Il predatore - Parola all'autore

 
 

Scrivere “Il predatore” è stata un'esperienza nuova. Infatti, oltre ai romanzi e ai racconti pubblicati nei panni di Tersite Rossi, in quelli di Marco Niro avevo pubblicato finora solo un saggio e un libro per ragazzi. Di conseguenza, “Il predatore” è per me, di fatto, un esordio letterario, difficile ed elettrizzante come tutti gli esordi. Preciso che con Mattia Maistri, l'altro membro del collettivo, non c’è stata nessuna rottura, solo una separazione temporanea. Il percorso di vita di Mattia lo ha allontanato dalla scrittura e io, che fermo con le dita non ci so stare, ho pensato che era il momento buono per provarci da solo, per dedicarmi a un mio vecchio progetto: scrivere un romanzo di puro genere, ambientato in montagna, raccogliendo due sfide.

La sfida della forma: usare il genere noir per fare narrativa d'inchiesta
La prima era legata alla forma: volevo provare a usare gli stilemi del genere, in tal caso quelli del noir e del thriller, non tanto per sovvertirli o addirittura rinnegarli, come sempre ha fatto Tersite Rossi, quanto, più rispettosamente diciamo, per “piegarli” e renderli funzionali alla causa della narrativa militante e d’inchiesta, ovvero l’unico modo, credo, per fare sì che, oggi, il genere letterario resti vivo e significativo, senza limitarsi a essere uno stampino o peggio ancora una gabbia.  Tutto questo infilandomi nel filone della cosiddetta “letteratura di montagna”, oggi molto significativo e popolato.
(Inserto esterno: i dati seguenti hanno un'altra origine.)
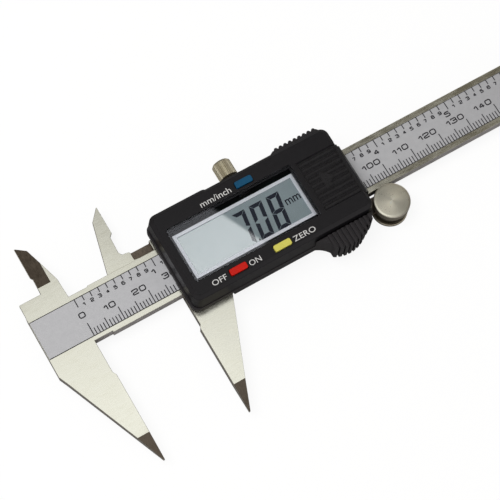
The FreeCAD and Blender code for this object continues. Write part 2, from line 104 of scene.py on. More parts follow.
def finish(
    name, light, dark, metal, rough, grain, depth, stretch=(1, 1, 1), specular=0.5, ior=1.5,
):
    """Two shades mixed by a grain of that size in mm, over patches ten times as wide, which
    also vary the roughness. The grain stands up by depth mm, and is drawn out by stretch."""
    patch_share, grain_low, grain_high = 0.4, 0.35, 0.65
    material = bpy.data.materials.new(name)
    material.use_nodes = True
    tree = material.node_tree
    shader = tree.nodes["Principled BSDF"]
    shader.inputs["Metallic"].default_value = metal
    shader.inputs["Specular IOR Level"].default_value = specular
    shader.inputs["IOR"].default_value = ior
    place = tree.nodes.new("ShaderNodeTexCoord")
    drawn = tree.nodes.new("ShaderNodeMapping")
    drawn.inputs["Scale"].default_value = stretch
    tree.links.new(place.outputs["Object"], drawn.inputs["Vector"])
    fine = tree.nodes.new("ShaderNodeTexNoise")
    fine.inputs["Scale"].default_value = 1000 / grain
    fine.inputs["Detail"].default_value = 3
    tree.links.new(drawn.outputs["Vector"], fine.inputs["Vector"])
    patch = tree.nodes.new("ShaderNodeTexNoise")
    patch.inputs["Scale"].default_value = 100 / grain
    tree.links.new(place.outputs["Object"], patch.inputs["Vector"])
    both = tree.nodes.new("ShaderNodeMix")
    both.inputs["Factor"].default_value = patch_share
    tree.links.new(fine.outputs["Fac"], both.inputs["A"])
    tree.links.new(patch.outputs["Fac"], both.inputs["B"])
    shades = tree.nodes.new("ShaderNodeValToRGB")
    shades.color_ramp.elements[0].position = grain_low
    shades.color_ramp.elements[0].color = (*dark, 1)
    shades.color_ramp.elements[1].position = grain_high
    shades.color_ramp.elements[1].color = (*light, 1)
    tree.links.new(both.outputs["Result"], shades.inputs["Fac"])
    tree.links.new(shades.outputs["Color"], shader.inputs["Base Color"])
    dull = tree.nodes.new("ShaderNodeMapRange")
    dull.inputs["From Min"].default_value = grain_low
    dull.inputs["From Max"].default_value = grain_high
    dull.inputs["To Min"].default_value = rough[0]
    dull.inputs["To Max"].default_value = rough[1]
    tree.links.new(both.outputs["Result"], dull.inputs["Value"])
    tree.links.new(dull.outputs["Result"], shader.inputs["Roughness"])
    relief = tree.nodes.new("ShaderNodeBump")
    relief.name = "relief"
    relief.inputs["Distance"].default_value = depth / 1000
    tree.links.new(fine.outputs["Fac"], relief.inputs["Height"])
    tree.links.new(relief.outputs["Normal"], shader.inputs["Normal"])
    return material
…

La sfida del contenuto: scrivere di montagna, figuri ambigui e fauna selvatica
La seconda sfida, invece, aveva a che fare col contenuto: senza essere un montanaro (in montagna ci vivo da quasi vent’anni, ma ho trascorso in riva al Po i miei primi venticinque), volevo provare a scrivere di montagna focalizzando su una certa realtà meschina che da troppo tempo vedo prevalere, una realtà popolata da figuri ambigui, a livello tanto politico quanto economico, che dicono di volersi battere per il futuro della montagna e al tempo stesso la distruggono, come ambiente e come cultura. Il rapporto distorto che è venuto a crearsi tra uomo e fauna selvatica, tra noi e gli orsi, m’è parso l’elemento più emblematico, oggi, se si vuole capire la realtà di cui sto parlando. E così ho deciso di metterlo al centro di questo romanzo.
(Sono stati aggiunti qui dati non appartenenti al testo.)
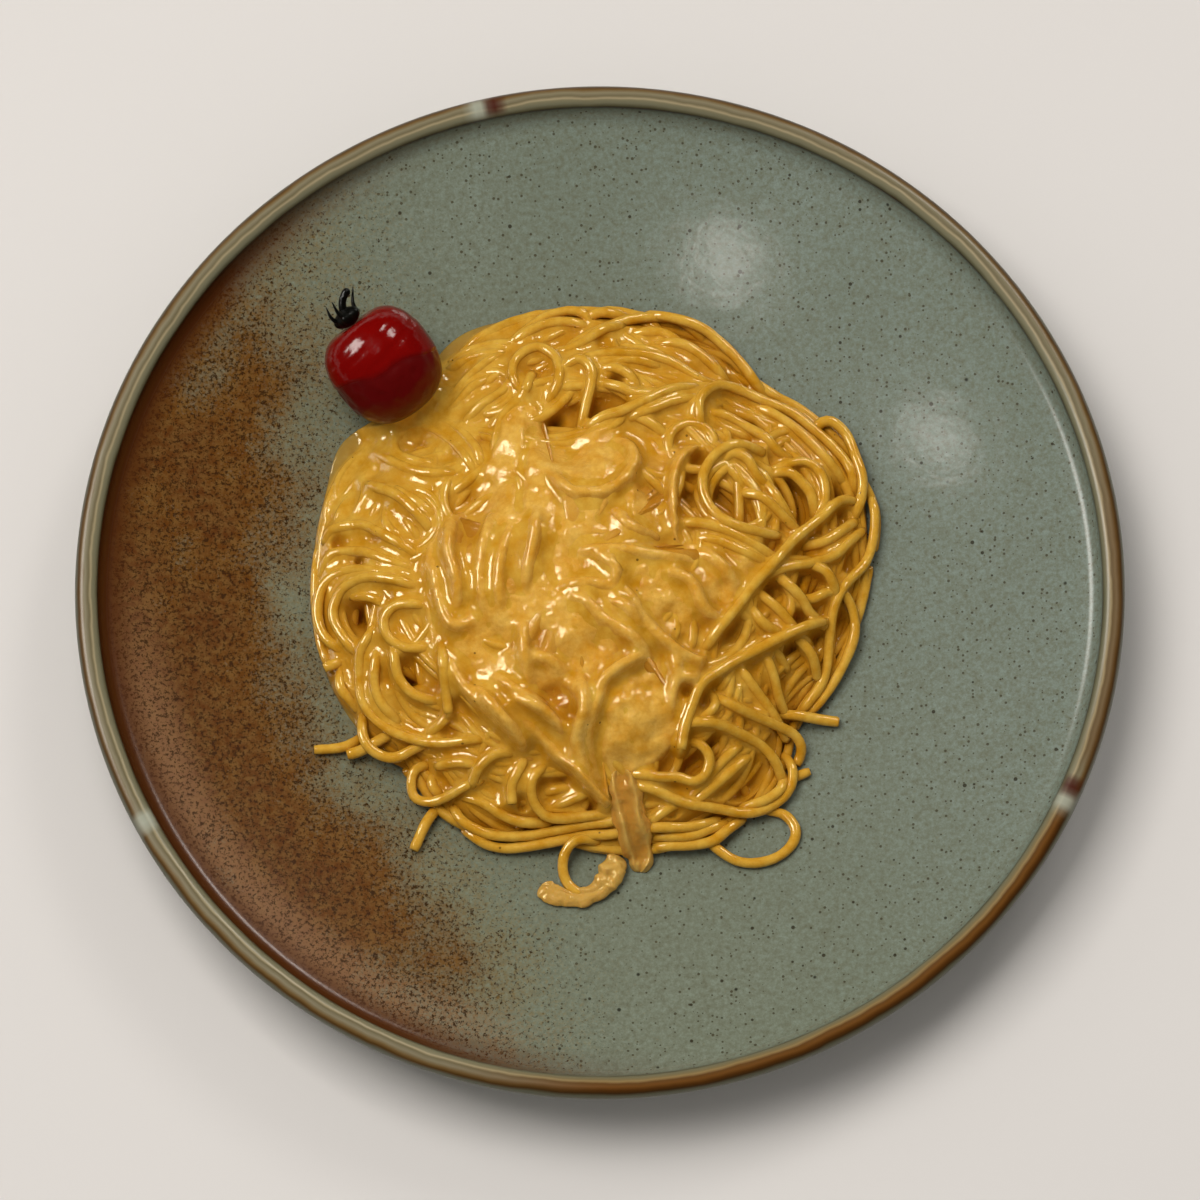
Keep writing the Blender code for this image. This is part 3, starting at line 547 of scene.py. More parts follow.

Un romanzo attuale... che non doveva esserlo
Vi dirò anche da cosa “Il predatore” non nasce, e probabilmente sarà una cosa difficile da credere: non è un romanzo che ho scritto per cavalcare l’attualità. Gli amici di Bottega Errante, l'editore, mi sono testimoni: hanno ricevuto la bozza del romanzo nel 2021, ovvero due anni prima che la cronaca si riempisse dei fatti tragici che conosciamo, e che hanno trasformato la delicata questione della convivenza tra uomo e fauna selvatica in un feroce, irrazionale dibattito tra tifoserie, tanto privo di scientificità quanto caratterizzato, fin troppo, da strumentalità bieca e opportunista. Eppure... Eppure, chi leggerà oggi “Il predatore” non potrà fare a meno di pensare che io abbia preso spunto direttamente da quei fatti, e lo dico perché io stesso, nel rileggerlo, ho pensato: “Com’è possibile? Le cose sono andate proprio così, quasi identiche a come le avevo immaginate...”. Quasi, per fortuna. Se leggerete, capirete cosa voglio dire. E a quel punto sono certo che non mi crederete.